Fluorescences for orchestra
Penderecki used this commission – his second from Donaueschingen Festival – as an opportunity to present a kind of encyclopaedia of sonoristic techniques and to take the world of musical sound far beyond aesthetic barriers. It was probably not a coincidence that the composer chose a title related once again, as with Anaklasis, to an optical phenomenon. This time the title refers to an emission of light by an atom that has absorbed radiation, having a lower energy than the absorbed radiation.

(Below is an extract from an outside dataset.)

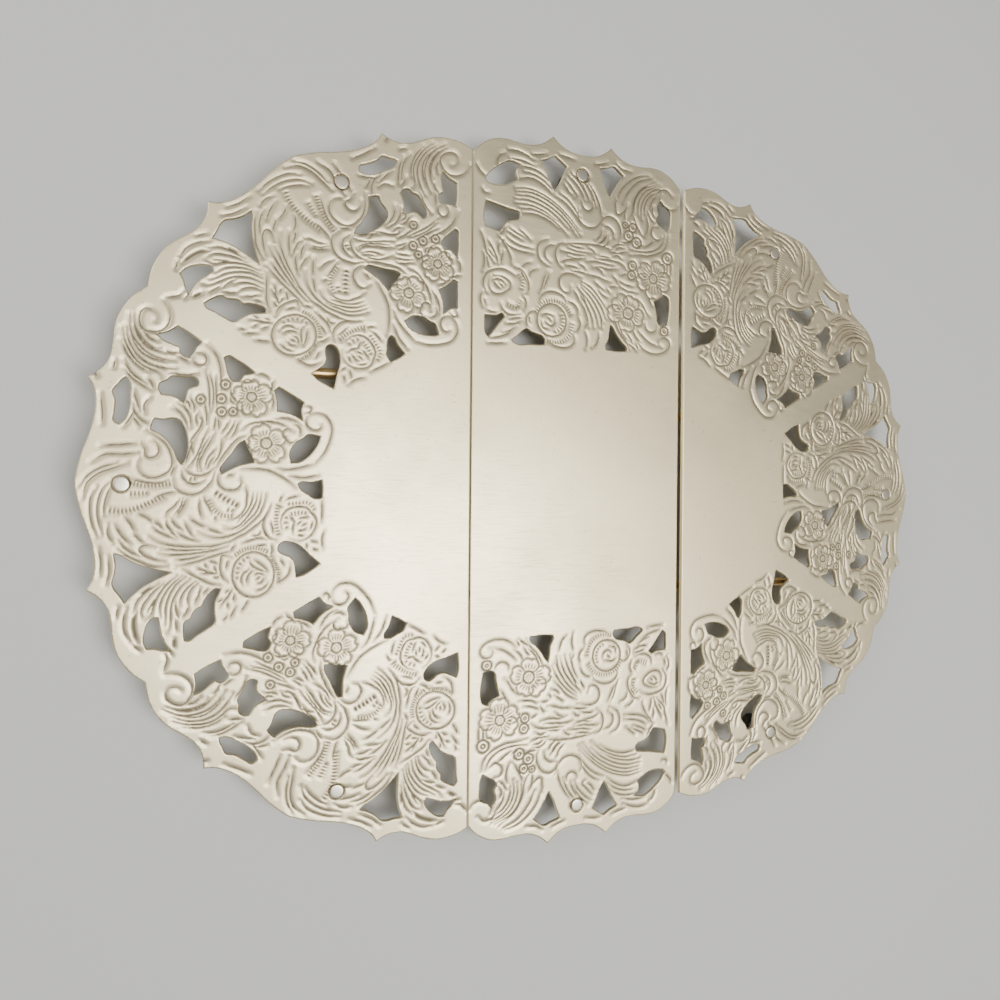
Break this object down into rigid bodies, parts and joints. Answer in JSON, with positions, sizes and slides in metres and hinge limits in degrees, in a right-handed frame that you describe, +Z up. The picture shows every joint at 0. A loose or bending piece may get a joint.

The form of this composition does not follow traditional patterns, but its cohesive and logical organisation, based on both sounds of definite pitch and on a wealth of non-musical cracks, clicks, noises, whistles and taps, allows the audience to “grasp” the whole as a succession of contrasted “sound shapes”. In the middle section, which researchers have named an “invention on one sound”, the composer surveys of various articulations of the note C. Staccatos and vibratos lead to a culmination that falls on a section characterised by maximum sound volume and intensity, produced by nearly all the orchestra’s instruments. Later the tension drops: the highest possible brass and percussion sounds merge into a cluster produced by the strings, pulsating against the background of a siren. Eventually we hear only double-basses, and the musicians gradually twist the tuning pegs to loosen the strings, so as to reach the lowest registers possible.